» **Directive**
Extract the lines from the first line of the records below through the line containing "normalOf(clothPoint, panel, x, fall)", inclusive, and reproduce them exactly as written.

Object modeling scripts
* Start *

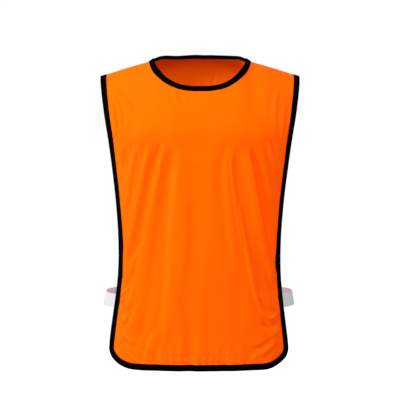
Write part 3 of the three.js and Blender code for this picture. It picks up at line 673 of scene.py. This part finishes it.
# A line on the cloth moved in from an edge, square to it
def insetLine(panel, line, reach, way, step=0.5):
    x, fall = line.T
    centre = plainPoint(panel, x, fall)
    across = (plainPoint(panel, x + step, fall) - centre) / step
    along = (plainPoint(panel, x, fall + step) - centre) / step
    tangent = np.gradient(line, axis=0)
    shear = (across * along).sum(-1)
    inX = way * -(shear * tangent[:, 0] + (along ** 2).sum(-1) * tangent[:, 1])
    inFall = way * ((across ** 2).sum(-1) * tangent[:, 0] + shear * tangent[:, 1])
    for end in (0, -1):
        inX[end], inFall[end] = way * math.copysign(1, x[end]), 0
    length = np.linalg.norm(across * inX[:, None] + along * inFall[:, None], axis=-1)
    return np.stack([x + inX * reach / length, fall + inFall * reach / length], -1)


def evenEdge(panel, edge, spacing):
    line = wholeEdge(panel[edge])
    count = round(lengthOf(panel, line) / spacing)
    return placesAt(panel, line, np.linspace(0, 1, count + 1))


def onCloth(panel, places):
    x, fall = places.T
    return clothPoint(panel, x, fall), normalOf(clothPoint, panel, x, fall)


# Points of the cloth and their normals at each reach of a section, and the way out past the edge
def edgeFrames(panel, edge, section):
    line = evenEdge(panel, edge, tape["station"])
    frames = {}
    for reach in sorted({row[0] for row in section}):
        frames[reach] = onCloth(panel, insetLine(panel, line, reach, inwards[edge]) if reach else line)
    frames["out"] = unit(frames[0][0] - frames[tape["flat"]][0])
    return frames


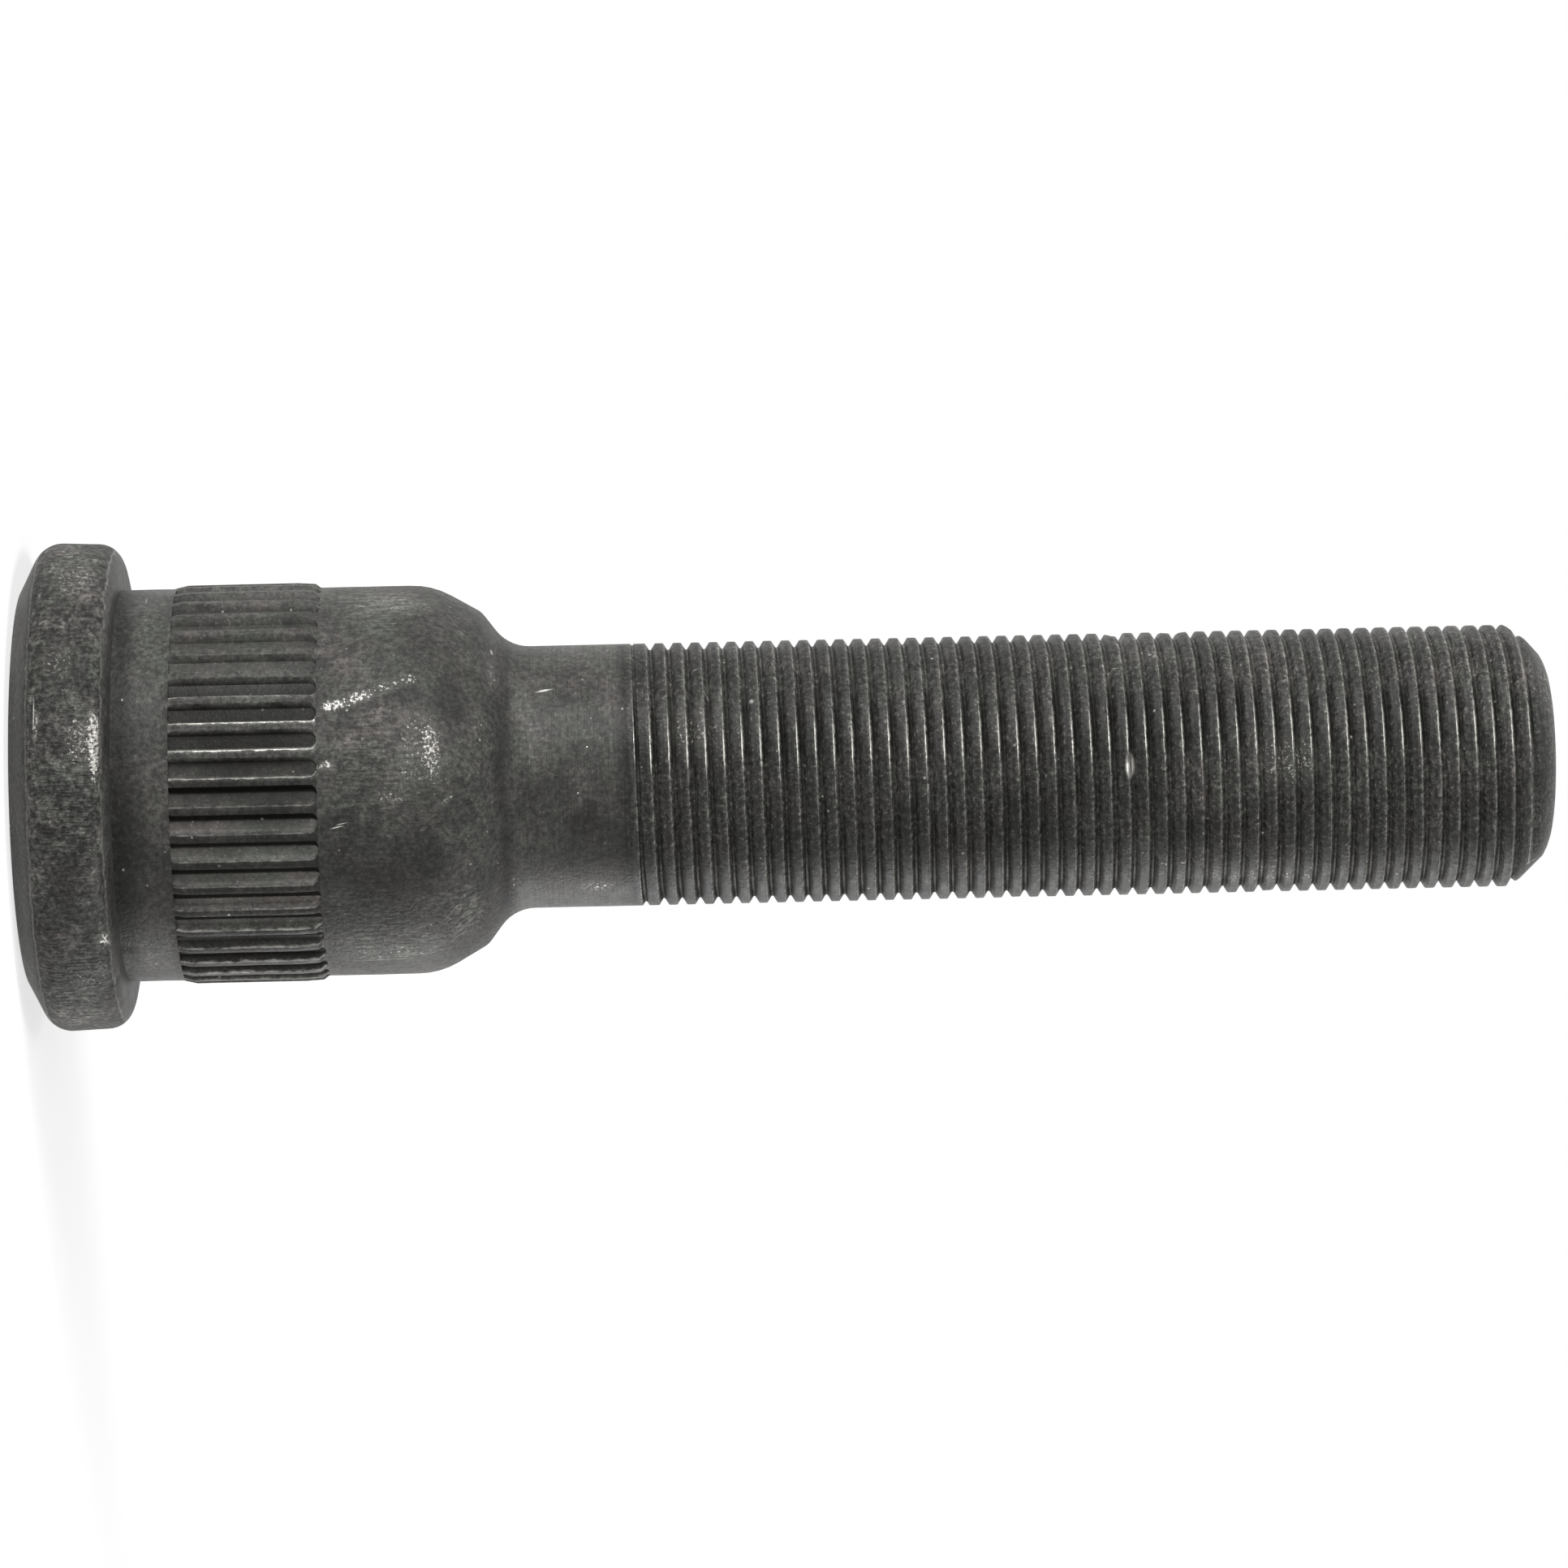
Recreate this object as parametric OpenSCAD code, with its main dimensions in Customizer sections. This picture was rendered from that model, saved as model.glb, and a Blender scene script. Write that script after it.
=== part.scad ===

* End *

» **Reply**
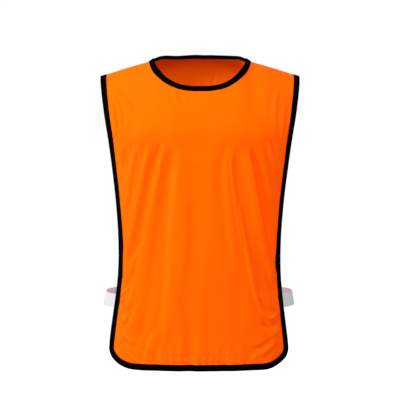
Write part 3 of the three.js and Blender code for this picture. It picks up at line 673 of scene.py. This part finishes it.
# A line on the cloth moved in from an edge, square to it
def insetLine(panel, line, reach, way, step=0.5):
    x, fall = line.T
    centre = plainPoint(panel, x, fall)
    across = (plainPoint(panel, x + step, fall) - centre) / step
    along = (plainPoint(panel, x, fall + step) - centre) / step
    tangent = np.gradient(line, axis=0)
    shear = (across * along).sum(-1)
    inX = way * -(shear * tangent[:, 0] + (along ** 2).sum(-1) * tangent[:, 1])
    inFall = way * ((across ** 2).sum(-1) * tangent[:, 0] + shear * tangent[:, 1])
    for end in (0, -1):
        inX[end], inFall[end] = way * math.copysign(1, x[end]), 0
    length = np.linalg.norm(across * inX[:, None] + along * inFall[:, None], axis=-1)
    return np.stack([x + inX * reach / length, fall + inFall * reach / length], -1)


def evenEdge(panel, edge, spacing):
    line = wholeEdge(panel[edge])
    count = round(lengthOf(panel, line) / spacing)
    return placesAt(panel, line, np.linspace(0, 1, count + 1))


def onCloth(panel, places):
    x, fall = places.T
    return clothPoint(panel, x, fall), normalOf(clothPoint, panel, x, fall)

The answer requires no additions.